EXHIBIT 6: SUMMARY OF PRIVATE EQUITY FACTOR ADJUSTMENTS
While it would be prudent to analyze private companies individually to capture idiosyncratic risks related to climate impact, overall, our analysis indicates that private market companies are likely to be impacted by climate costs to a different degree than public equities. Based on our analysis, we believe that qualitatively: (1) sector differences between public and private companies may decrease the climate-related return impact for private companies, (2) the lower equity MV/EBITDA of private equity companies could increase the climate-related reduction, (3) the higher WACC of private equity companies appears to decrease the climate-related reduction, and (4) the private equity control premium may result in a positive influence to reduce climate impact. While three out of the four factors imply an overall positive effect on potential private equity return compared to public equity return, we would need to further test this hypothesis quantitatively in future iterations.

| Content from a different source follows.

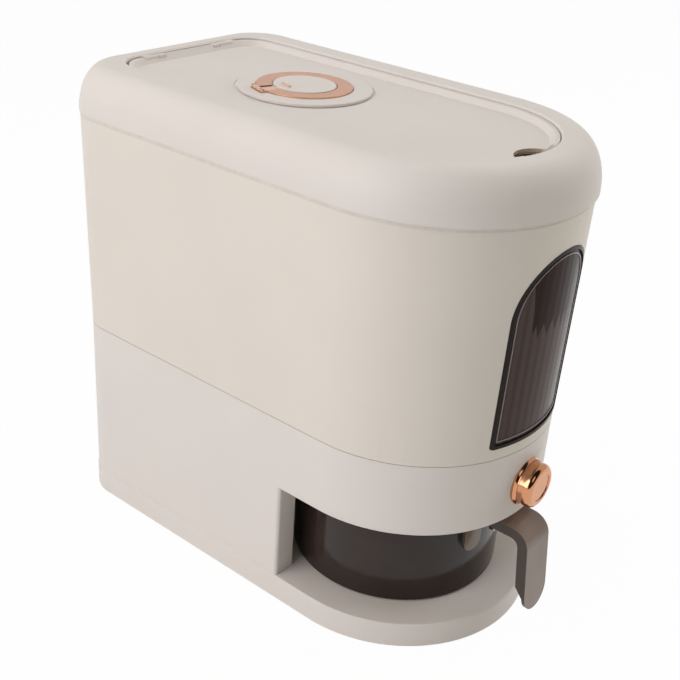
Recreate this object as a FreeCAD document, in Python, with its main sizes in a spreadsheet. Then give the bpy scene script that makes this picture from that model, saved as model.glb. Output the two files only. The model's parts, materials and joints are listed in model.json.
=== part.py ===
import FreeCAD
import Part

import math
import os

import Sketcher
from FreeCAD import Placement, Rotation, Vector

# Rice dispenser: a bin with a funnel floor over a bay that holds a round measuring cup.
# Pressing the button slides a slotted gate back, and the rice falls through the spout into the cup.
# Millimetres. +Z up, front at -Y, mirror plane X = 0. Inside a sub-part, y = 0 is the middle of the body;
# every sub-part's Placement carries the same small shift along Y that centres the whole object on its origin.

DRIVING_SIZES = {
    # body, seen from above a D with a half-round front
    "half_width": 100.0,
    "front_reach": 173.5,
    "back_reach": 173.5,
    "back_corner": 29.0,
    "shell_wall": 3.0,
    # heights, from the floor up
    "foot_stand": 0.8,
    "base_height": 18.9,
    "bay_height": 76.1,
    "band_height": 55.1,
    "bin_height": 161.4,
    "seal_height": 2.7,
    "lid_height": 31.75,
    # base plate
    "base_flare": 0.6,
    "base_deck": 3.0,
    "base_edge": 1.2,
    "base_rib": 2.0,
    "rib_end": 4.3,
    "rib_back": 20.0,
    "foot_half": 9.0,
    "foot_seat": 2.3,
    "foot_side_inset": 38.0,
    "foot_front_inset": 45.5,
    "foot_back_inset": 23.5,
    "hook_half": 6.0,
    "hook_inset": 10.5,
    "hook_rise": 4.0,
    "hook_back_inset": 48.0,
    # column and cup bay
    "column_set_back": 33.5,
    "bay_inset": 12.0,
    "column_edge": 2.8,
    "band_edge": 1.2,
    "roof_thick": 2.8,
    "seam_gap": 0.5,
    "seam_depth": 1.0,
    "clip_half": 7.0,
    "clip_thick": 2.0,
    "clip_rise": 8.0,
    "clip_root": 10.0,
    "clip_pitch": 90.0,
    # bin
    "bin_flare": 2.75,
    # window
    "window_half": 42.0,
    "sill_rise": 8.1,
    "head_drop": 20.3,
    "window_corner": 3.0,
    "bezel_width": 2.6,
    "bezel_proud": 0.4,
    "pane_sink": 1.0,
    "pane_thick": 4.2,
    "pane_joint": 0.15,
    "flute_half": 2.9,
    "flute_depth": 2.4,
    "flute_pitch": 4.3,
    "flute_margin": 2.0,
    # lid
    "lid_over": 0.65,
    "lid_nose": 1.4,
    "lid_wall": 2.6,
    "roll_in": 18.6,
    "roll_back": 10.1,
    "roll_start": 1.2,
    "lid_corner": 6.4,
    "lid_flange": 2.5,
    "tab_half_width": 9.0,
    "tab_depth": 9.0,
    "tab_thick": 2.0,
    "well_inset": 30.0,
    "well_front_inset": 23.5,
    "well_back_inset": 15.0,
    "well_corner": 22.0,
    "well_chamfer": 1.0,
    "well_wall": 3.0,
    "ledge_width": 7.5,
    "ledge_front": 19.5,
    "mouth_corner": 16.0,
    "scoop_radius": 14.5,
    "scoop_depth": 9.0,
    "scoop_wall": 2.5,
    # flap
    "flap_gap": 0.8,
    "flap_corner": 24.0,
    "lip_drop": 1.75,
    "lip_flat": 3.0,
    "lip_slope": 3.0,
    "tray_depth": 3.7,
    "flap_thick": 2.5,
    "guide_rib_gap": 1.0,
    "guide_rib": 2.0,
    "guide_rib_drop": 8.3,
    # hinge of the flap
    "knuckle_radius": 2.0,
    "knuckle_drop": 0.3,
    "pin_radius": 1.0,
    "pin_short": 1.0,
    "post_inner": 24.3,
    "post_width": 6.7,
    "barrel_margin": 4.0,
    # desiccant unit in the flap
    "dial_centre": 41.0,
    "dial_radius": 47.0,
    "dial_thick": 2.0,
    "hole_radius": 41.0,
    "basket_play": 0.5,
    "basket_drop": 24.0,
    "basket_wall": 1.6,
    "basket_slot": 2.6,
    "basket_pitch": 6.0,
    # lift ring
    "ring_outer": 33.5,
    "ring_inner": 22.7,
    "ring_thick": 1.6,
    "ring_recess": 0.8,
    "ring_turn": 160.0,
    "saddle_half": 5.5,
    "saddle_inner": 14.5,
    "ring_hinge": 36.0,
    "curl_radius": 1.6,
    "ring_pin_radius": 0.8,
    "ear_width": 2.5,
    "saddle_thick": 1.0,
    # button, stem and gate
    "button_rise": 24.2,
    "button_proud": 12.0,
    "button_radius": 16.0,
    "button_edge": 1.3,
    "button_wall": 2.2,
    "button_travel": 10.0,
    "button_tail": 6.0,
    "dish_rim": 2.3,
    "dish_depth": 0.8,
    "collar_wall": 1.2,
    "collar_proud": 1.2,
    "collar_depth": 9.0,
    "stem_half": 3.5,
    "stem_rib": 1.2,
    "stop_half": 6.0,
    "stop_thick": 3.0,
    "spigot_half": 2.5,
    "guide_back": 22.5,
    "guide_half": 14.0,
    "guide_thick": 3.0,
    "spring_radius": 7.0,
    "spring_wire": 1.4,
    "spring_turns": 4.0,
    "tab_back": 47.5,
    "gate_thick": 2.0,
    "gate_half": 33.0,
    "gate_margin": 7.0,
    "tab_half": 7.0,
    "tab_rise": 5.0,
    # outlet and funnel
    "outlet_back": 78.5,
    "throat_half": 28.0,
    "throat_length": 9.0,
    "throat_rise": 3.0,
    "spout_drop": 2.2,
    "spout_wall": 1.6,
    "table_thick": 3.0,
    "table_fore": 10.5,
    "table_aft": 16.5,
    "rail_width": 4.5,
    "rail_lip": 1.7,
    "rail_lip_thick": 1.6,
    "funnel_drop": 3.6,
    "funnel_rise": 134.0,
    "funnel_side_slope": 1.13,
    "funnel_front_slope": 2.45,
    "funnel_back_slope": 2.07,
    "leg_half": 4.0,
    "peg_half": 2.5,
    "leg_side_inset": 38.0,
    "leg_fore": 23.0,
    "leg_aft": 125.0,
    # measuring cup and its handle
    "cup_set_back": 1.5,
    "cup_room": 11.0,
    "cup_headroom": 4.8,
    "cup_wall": 2.2,
    "cup_floor": 3.0,
    "cup_edge": 1.5,
    "grip_half": 14.5,
    "grip_wall": 2.4,
    "grip_depth": 7.8,
    "grip_drop": 1.8,
    "grip_out": 47.0,
    "grip_foot": 3.3,
    "grip_bend": 14.0,
    "grip_lean": 7.0,
    "grip_fade": 13.0,
    "ear_side": 16.2,
    "ear_radius": 8.0,
    "ear_length": 32.6,
    "ear_thick": 1.8,
    # clearances
    "running_gap": 0.05,
    "sliding_gap": 0.3,
    "fitting_gap": 0.15,
}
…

The systemic nature of climate risk demands an expanded “top-down” approach to assessing climate risk that informs broad asset allocation decisions. These climate considerations can be reactive (such as changes to the estimated returns and volatilities due to climate and climate-policy risks) or proactive (such as making specific portfolio allocation choices to minimize those risks). Based on the data available in the public markets today, this paper has explored how private investments may be impacted by climate costs by honing in on key assumption differentials and presenting a view on directional effects.
This discussion is intended to lay the groundwork for more granular quantitative analysis to ultimately inform an updated climate-adjusted SAA inclusive of private markets. Given that private markets can represent a meaningful portion of institutional investors’ diversified portfolios, it would be sensible to explore means to overcome inherent data hurdles posed by private markets so that investors may have a comprehensive view of their strategic asset allocation adjusted for climate considerations.